▶ **GIVEN INSTRUCTION**:
Extract the lines between the ones holding "front_shell();" and "before = set(bpy.data.objects)", inclusive, exactly as written and nothing more.

[MATERIAL start]

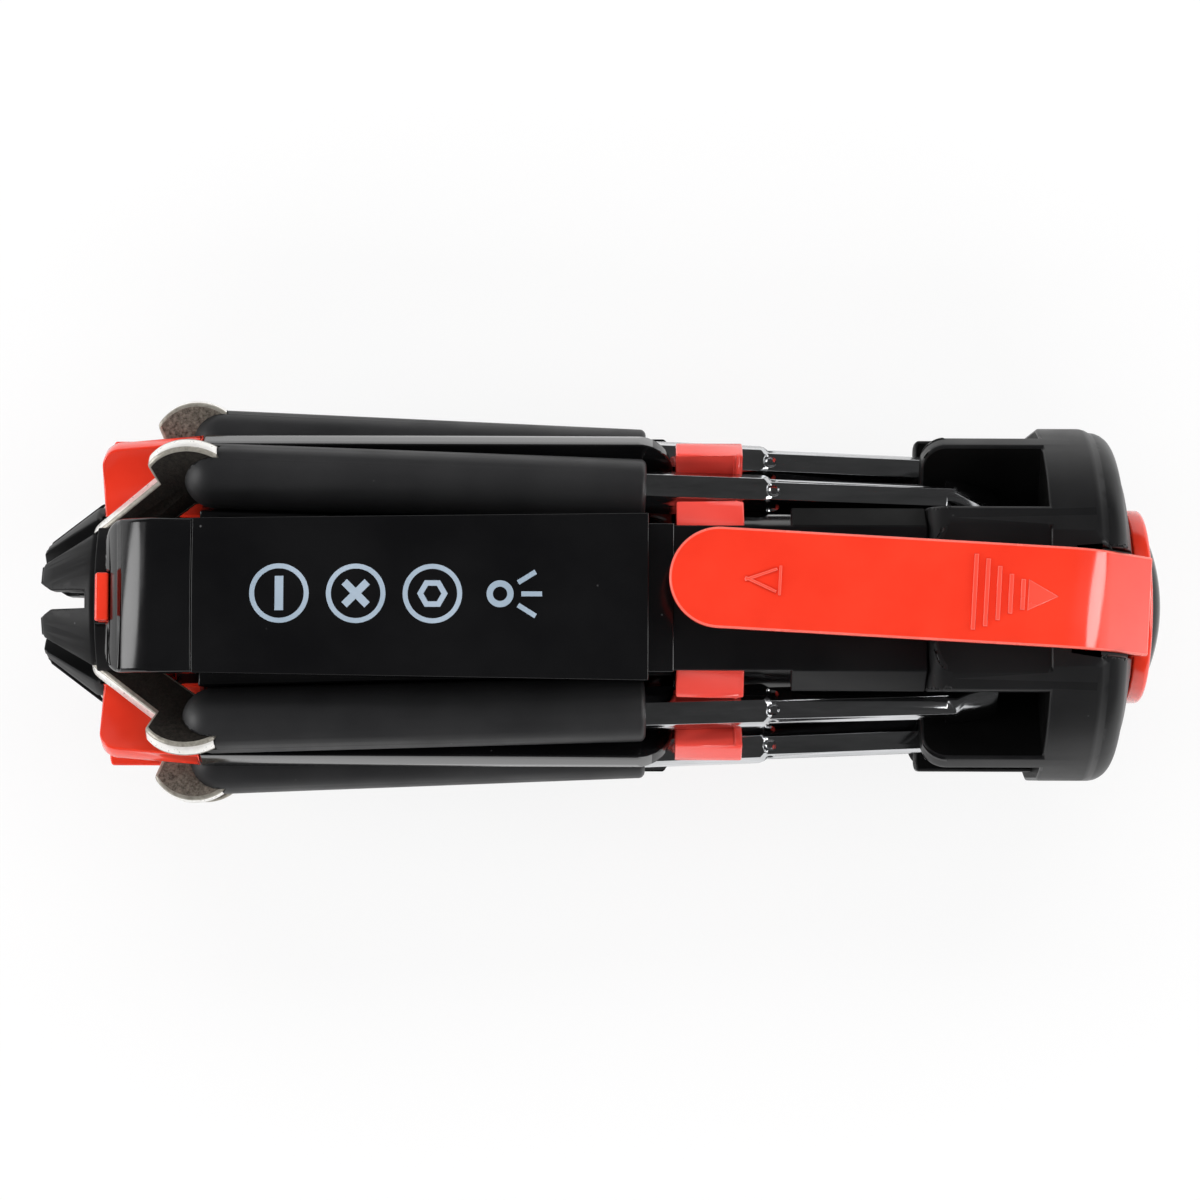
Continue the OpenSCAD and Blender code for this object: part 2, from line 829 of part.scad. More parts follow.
module lens_bezel() {
    color("#e8402f") lifted() difference() {
        union() {
            tube_x(bezel_x, bezel_rim_x + fit - bezel_x, sleeve_r);
            translate([bezel_rim_x, 0, 0]) turned()
                rounded_corner(sleeve_r + bezel_rim, bezel_end - bezel_rim_x, bezel_round);
        }
        tube_x(bezel_x - over, total_l, sleeve_in_r);
    }
}

// Bend, slope and leg of the clip in side view, at a radius of its bend and a place of its leg
function clip_line(r, leg_x) = concat(
    [for (t = [0 : clip_fall_a / 10 : clip_fall_a])
        [clip_bend_x + r * sin(t), clip_bend_z + r * cos(t)]],
    [[leg_x, clip_bend_z + r * cos(clip_fall_a)
        - (leg_x - clip_bend_x - r * sin(clip_fall_a)) * tan(clip_fall_a)], [leg_x, 0]]);

// Side view of the clip: straight over the head, then down to the bezel
module clip_side_view() {
    under = clip_line(clip_bend_r, clip_leg_x);
    top = clip_line(clip_bend_r + clip_t, clip_leg_x + clip_t);
    polygon(concat([[clip_start - clip_w, clip_under]], under,
        [for (i = [len(top) - 1 : -1 : 0]) top[i]], [[clip_start - clip_w, clip_top]]));
}

// Channel in the head that the end of the clip lies in
module clip_channel() {
    clip_turned() plate(clip_w + 2 * clip_side) polygon(concat(
        clip_line(clip_bend_r - clip_room, clip_leg_x - clip_room),
        [[total_l, 0], [total_l, rib_r + over], [clip_bend_x, rib_r + over]]));
}

module clip_turned() {
    translate([clip_pivot_x, 0, 0]) rotate(-clip_a) translate([-clip_pivot_x, 0, 0]) children();
}

// Outline of the clip seen from above, round at its free end
module clip_plan() {
    r = clip_w / 2;
    translate([clip_start + r, 0]) circle(r);
    translate([clip_start + r, -r]) square([total_l, clip_w]);
}

// Raised marks of the clip: an outlined triangle, five bars and an arrow head
module clip_marks() {
    slope_a = atan(triangle_half / triangle_l);
    translate([triangle_x + triangle_l - triangle_t, -triangle_half])
        square([triangle_t, 2 * triangle_half]);
    for (m = [0, 1]) mirror([0, m]) translate([triangle_x, 0]) rotate(slope_a)
        translate([0, -triangle_t]) square([triangle_l - triangle_t, triangle_t]);
    for (i = [0 : len(bar_half) - 1])
        translate([bar_x + i * bar_step, -bar_half[i]]) square([bar_t, 2 * bar_half[i]]);
}

module clip_arrow() {
    x = bar_x + len(bar_half) * bar_step - bar_t;
    polygon([[x, -arrow_half], [x + arrow_l, 0], [x, arrow_half]]);
}

module pocket_clip() {
    color("#f0452f") lifted() difference() {
        clip_turned() union() {
            intersection() {
                plate(clip_w) clip_side_view();
                linear_extrude(2 * rib_r) clip_plan();
            }
            translate([0, 0, clip_top - mark_h]) linear_extrude(2 * mark_h) clip_marks();
            translate([0, 0, clip_top - mark_h]) linear_extrude(mark_h + arrow_h) clip_arrow();
        }
        tube_x(handle_end, total_l, sleeve_r);
        tube_x(bezel_rim_x, total_l, sleeve_r + bezel_rim);
    }
}

module torch_barrel() {
    color("#2a2a2c") lifted() difference() {
        union() {
            tube_x(room_end - flange_t, flange_t, flange_r);
            tube_x(room_end - flange_t, barrel_end - room_end + flange_t, barrel_r);
        }
        tube_x(room_end - flange_t - over, total_l, barrel_in_r);
    }
}

module light_board() {
    color("#2f6b3c") lifted() tube_x(board_x, board_t, barrel_in_r);
}

module light_switch() {
    color("#d8d8d4") lifted() translate([board_end, -switch_w / 2, -switch_w / 2])
        cube([switch_h, switch_w, switch_w]);
}

// One light emitting diode, a short cylinder with a round top
module led() {
    tube_x(board_end, led_h - led_r, led_r);
    translate([board_end + led_h - led_r, 0, 0]) turned() intersection() {
        circle(led_r);
        square(led_r);
    }
}

module leds() {
    color("#e8eef4") lifted() for (i = [0 : led_n - 1])
        at_angle(i * 360 / led_n) translate([0, 0, led_ring_r]) led();
}

module led_holder() {
    color("#d9dade") lifted() difference() {
        tube_x(holder_x, holder_t, barrel_in_r);
        for (i = [0 : led_n - 1]) at_angle(i * 360 / led_n) translate([0, 0, led_ring_r])
            tube_x(holder_x - over, holder_t + 2 * over, led_r + fit);
        tube_x(holder_x - over, holder_t + 2 * over, stem_r + 2 * fit);
    }
}

module lens_spring() {
    color("#b9bbbe") lifted()
        tube_x(holder_end, wave_t, barrel_in_r - fit, barrel_in_r - fit - lens_skirt_t);
}

// Lens: a low dome with a skirt that slides in the barrel and a stem for the switch
module push_lens() {
    flange_l = lens_edge_x - lens_flange_x;
    rise = lens_end - lens_edge_x;
    dome_r = (rise * rise + lens_flange_r * lens_flange_r) / (2 * rise);
    skirt_r = barrel_in_r - 2 * fit;
    color("#18181c") lifted() difference() {
        union() {
            tube_x(lens_flange_x, flange_l, lens_flange_r);
            translate([lens_edge_x, 0, 0]) turned() intersection() {
                translate([0, rise - dome_r]) circle(dome_r, $fn = 180);
                translate([0, -flange_l / 2]) square([lens_flange_r, rise + flange_l]);
            }
            tube_x(skirt_x, lens_flange_x - skirt_x + fit, skirt_r);
        }
        tube_x(skirt_x - over, lens_flange_x - skirt_x + over, skirt_r - lens_skirt_t);
    }
    color("#18181c") lifted() tube_x(stem_x, lens_flange_x - stem_x + fit, stem_r);
}

module nose_contact() {
    color("#c9b26a") lifted() tube_x(room_x, plate_t, plate_r);
}

module head_contact() {
    color("#c9b26a") lifted() tube_x(cell_end, plate_t, plate_r);
}

module cell_place(i) {
    at_angle(cell_a[i]) translate([0, 0, cell_ring]) children();
}

module contact_springs() {
    x = room_x + plate_t;
    color("#b9bbbe") lifted() for (i = [0 : 2])
        cell_place(i) tube_x(x, cell_x - x, spring_r, spring_r - spring_wire);
}

module wires() {
    x = cell_end + plate_t;
    color("#b8302a") lifted() for (m = [0, 1]) mirror([0, m, 0])
        translate([0, wire_y, wire_z]) tube_x(x, board_x - x, wire_r);
}

module battery(i) {
    color("#5a6f86") lifted() cell_place(i) union() {
        tube_x(cell_x, cell_l - nub_l, cell_r);
        tube_x(cell_x, cell_l, nub_r);
    }
}

// Side view of a tang along its driver, with its pivot below the driver's axis
module tang_side() {
    top = hump_v + hump_r + over;
    difference() {
        union() {
            intersection() {
                union() {
                    polygon([leg_under, [knee_u, knee_v], [tail_u, -tail_low], [tail_u, tail_top],
                        [hump_u, tail_top], hump_p, notch_p, leg_foot]);
                    translate(hump_p) circle(hump_r);
                }
                polygon([leg_under, [knee_u, knee_v], [tail_u, -tail_low], [tail_u, top],
                    [leg_foot[0], top], leg_foot]);
            }
            translate(pivot_p) circle(boss_r);
        }
        polygon([notch_p, polar(notch_p, notch_l, notch_a), [leg_foot[0], top], leg_foot]);
        translate(pivot_p) circle(pin_r + fit);
    }
}

module tang(i) {
    color("#8f877b") lifted() folded(i) plate(tang_t) tang_side();
}

// Hexagonal bar, turned about its own axis
module hex_x(u, l, af, turn) {
    translate([u, 0, 0]) rotate([turn, 0, 0]) rotate([0, 90, 0])
        cylinder(r = af / 2 / cos(30), h = l, $fn = 6);
}

// The shafts at the sides are turned so that a flat of the hexagon faces out
function hex_turn(i) = abs(sin(driver_a[i])) > sin(60) ? 30 : 0;

// Grip with a round root and a flat end, over the tang and the shaft
module grip(i) {
    l = grip_end_u - grip_u;
    color("#29292b") lifted() folded(i) difference() {
        translate([grip_end_u, 0, 0]) rotate([0, -90, 0]) rotate_extrude() difference() {
            union() {
                square([grip_r, l - grip_r]);
                intersection() {
                    translate([0, l - grip_r]) circle(grip_r);
                    square([grip_r, l]);
                }
            }
            translate([grip_r, 0]) rotate(45) square(2 * grip_edge, center = true);
        }
        plate(tang_t) tang_side();
        hex_x(shaft_u, l, shaft_af, hex_turn(i));
    }
}

module slotted_tip(u) {
    intersection() {
        translate([u, 0, 0]) linear_extrude(2 * thin_af, center = true)
            polygon([[-over, -thin_af / 2], [0, -thin_af / 2], [blade_flare, -blade_w / 2],
                [blade_l, -blade_w / 2], [blade_l, blade_w / 2], [blade_flare, blade_w / 2],
                [0, thin_af / 2], [-over, thin_af / 2]]);
        translate([u, 0, 0]) plate(2 * blade_w)
            polygon([[-over, -thin_af / 2], [0, -thin_af / 2], [blade_l, -blade_t / 2],
                [blade_l, blade_t / 2], [0, thin_af / 2], [-over, thin_af / 2]]);
    }
}

module cross_tip(u) {
    difference() {
        translate([u, 0, 0]) rotate([0, 90, 0])
            cylinder(r1 = thin_af / 2, r2 = cross_r, h = cross_l);
        for (a = [45 : 90 : 315]) rotate([a, 0, 0])
            translate([u + thin_af / 4, cross_r / 2, cross_r / 2])
                cube([cross_l, flute_w, flute_w]);
    }
}

module shaft(i) {
    cross = tip_kinds[i] == "cross";
    end_l = cross ? cross_l : blade_l;
    cone_r = shaft_af / 2 / cos(30);
    color("#c4c6c9") lifted() folded(i) {
        difference() {
            union() {
                hex_x(shaft_u, tip_u - end_l - shaft_u + fit, thin_af, hex_turn(i));
                intersection() {
                    hex_x(shaft_u, crimp_u - shaft_u, shaft_af, hex_turn(i));
                    translate([shaft_u, 0, 0]) rotate([0, 90, 0]) union() {
                        cylinder(r = cone_r + over, h = crimp_u - shaft_u - 2 * crimp_cone);
                        translate([0, 0, crimp_u - shaft_u - 2 * crimp_cone])
                            cylinder(r1 = cone_r, r2 = thin_af / 2, h = 2 * crimp_cone);
                    }
                }
            }
            for (a = [30 : 60 : 330]) rotate([a + hex_turn(i), 0, 0]) translate([crimp_u, 0,
                thin_af / 2 + crimp_dent_share * crimp_dent_r]) sphere(crimp_dent_r);
        }
        if (cross) cross_tip(tip_u - end_l);
        else slotted_tip(tip_u - end_l);
    }
}

front_shell();
rear_shell();
front_panel();
front_end_cap();
rear_end_cap();
battery_door();
pivot_hub();
pivot_pins();
nose_cone();
nose_screw();
head_crown();
shell_screws();
head_screws();
torch_barrel();
light_board();
light_switch();
leds();
led_holder();
lens_spring();
push_lens();
nose_contact();
head_contact();
contact_springs();
wires();
battery(0);  // battery_1
battery(1);  // battery_2
battery(2);  // battery_3
slider_sleeve();
slider_ring();
lens_bezel();
pocket_clip();
for (i = [1 : 8]) {
    tang(i - 1);
    grip(i - 1);
    shaft(i - 1);
}
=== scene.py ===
import json
import math

import bmesh
import bpy
from mathutils import Matrix, Vector


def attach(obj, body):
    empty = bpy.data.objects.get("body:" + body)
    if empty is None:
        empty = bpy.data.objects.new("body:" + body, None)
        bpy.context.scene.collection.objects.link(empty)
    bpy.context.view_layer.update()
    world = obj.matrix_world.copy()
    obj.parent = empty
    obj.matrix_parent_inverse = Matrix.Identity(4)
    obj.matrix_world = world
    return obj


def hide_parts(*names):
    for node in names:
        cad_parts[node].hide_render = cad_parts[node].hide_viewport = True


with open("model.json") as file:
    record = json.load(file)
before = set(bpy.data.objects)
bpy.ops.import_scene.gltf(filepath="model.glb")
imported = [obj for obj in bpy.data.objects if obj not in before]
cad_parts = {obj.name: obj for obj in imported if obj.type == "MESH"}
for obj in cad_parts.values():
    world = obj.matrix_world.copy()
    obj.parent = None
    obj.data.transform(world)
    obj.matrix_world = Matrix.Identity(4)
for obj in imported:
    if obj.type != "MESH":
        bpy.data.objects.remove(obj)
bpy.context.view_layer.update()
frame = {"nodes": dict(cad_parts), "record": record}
MM = 0.001


def box_of(node):
    """Returns the low and the high corner of a CAD node in mm."""
    corners = [v.co / MM for v in frame["nodes"][node].data.vertices]
    return [Vector([pick(c[k] for c in corners) for k in range(3)]) for pick in (min, max)]


nose_low, nose_high = box_of("nose_cone")
AXIS_Z = (nose_low.z + nose_high.z) / 2


def from_axis(point):
    """Returns the part of a place in mm that lies across the axis of the tool."""
    return Vector((0, point.y, point.z - AXIS_Z))


# Finishes of moulded plastic and metal

MOTTLE = 90
SHINE = 160
COAT_ROUGH = 0.12
SPECK_CELLS = 420
SPECK_EDGE = (0.03, 0.07)
SPECK_FIELD = 260
SPECK_FIELD_EDGE = (0.58, 0.66)
SPECK_COLOUR = (0.3, 0.3, 0.3, 1)
GLOSS_FINER = 1.7
SURFACE_FINER = 2.3
FLOW = 120
FLOW_SHINE = 300
FLOW_WAVES = 260
FLOW_DEPTH_MM = 0.004
FLOW_PALE = 1.15
FLOW_ROUGHER = 0.04


def new_material(name):
    """Returns a material with one Principled shader, and its node tree."""
    m = bpy.data.materials.new(name)
    m.use_nodes = True
    tree = m.node_tree
    return m, tree, tree.nodes["Principled BSDF"]


def link(tree, a, b):
    tree.links.new(a, b)


def object_coords(tree, scale=(1, 1, 1)):
    coords = tree.nodes.new("ShaderNodeTexCoord")
    mapping = tree.nodes.new("ShaderNodeMapping")
    mapping.inputs["Scale"].default_value = scale
    link(tree, coords.outputs["Object"], mapping.inputs["Vector"])
    return mapping.outputs["Vector"]


def noise(tree, vector, scale, detail=3.0, rough=0.55):
    n = tree.nodes.new("ShaderNodeTexNoise")
    n.inputs["Scale"].default_value = scale
    n.inputs["Detail"].default_value = detail
    n.inputs["Roughness"].default_value = rough
    link(tree, vector, n.inputs["Vector"])
    return n.outputs["Fac"]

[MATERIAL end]

▶ **WRITTEN ANSWER**:
front_shell();
rear_shell();
front_panel();
front_end_cap();
rear_end_cap();
battery_door();
pivot_hub();
pivot_pins();
nose_cone();
nose_screw();
head_crown();
shell_screws();
head_screws();
torch_barrel();
light_board();
light_switch();
leds();
led_holder();
lens_spring();
push_lens();
nose_contact();
head_contact();
contact_springs();
wires();
battery(0);  // battery_1
battery(1);  // battery_2
battery(2);  // battery_3
slider_sleeve();
slider_ring();
lens_bezel();
pocket_clip();
for (i = [1 : 8]) {
    tang(i - 1);
    grip(i - 1);
    shaft(i - 1);
}
=== scene.py ===
import json
import math

import bmesh
import bpy
from mathutils import Matrix, Vector


def attach(obj, body):
    empty = bpy.data.objects.get("body:" + body)
    if empty is None:
        empty = bpy.data.objects.new("body:" + body, None)
        bpy.context.scene.collection.objects.link(empty)
    bpy.context.view_layer.update()
    world = obj.matrix_world.copy()
    obj.parent = empty
    obj.matrix_parent_inverse = Matrix.Identity(4)
    obj.matrix_world = world
    return obj


def hide_parts(*names):
    for node in names:
        cad_parts[node].hide_render = cad_parts[node].hide_viewport = True


with open("model.json") as file:
    record = json.load(file)
before = set(bpy.data.objects)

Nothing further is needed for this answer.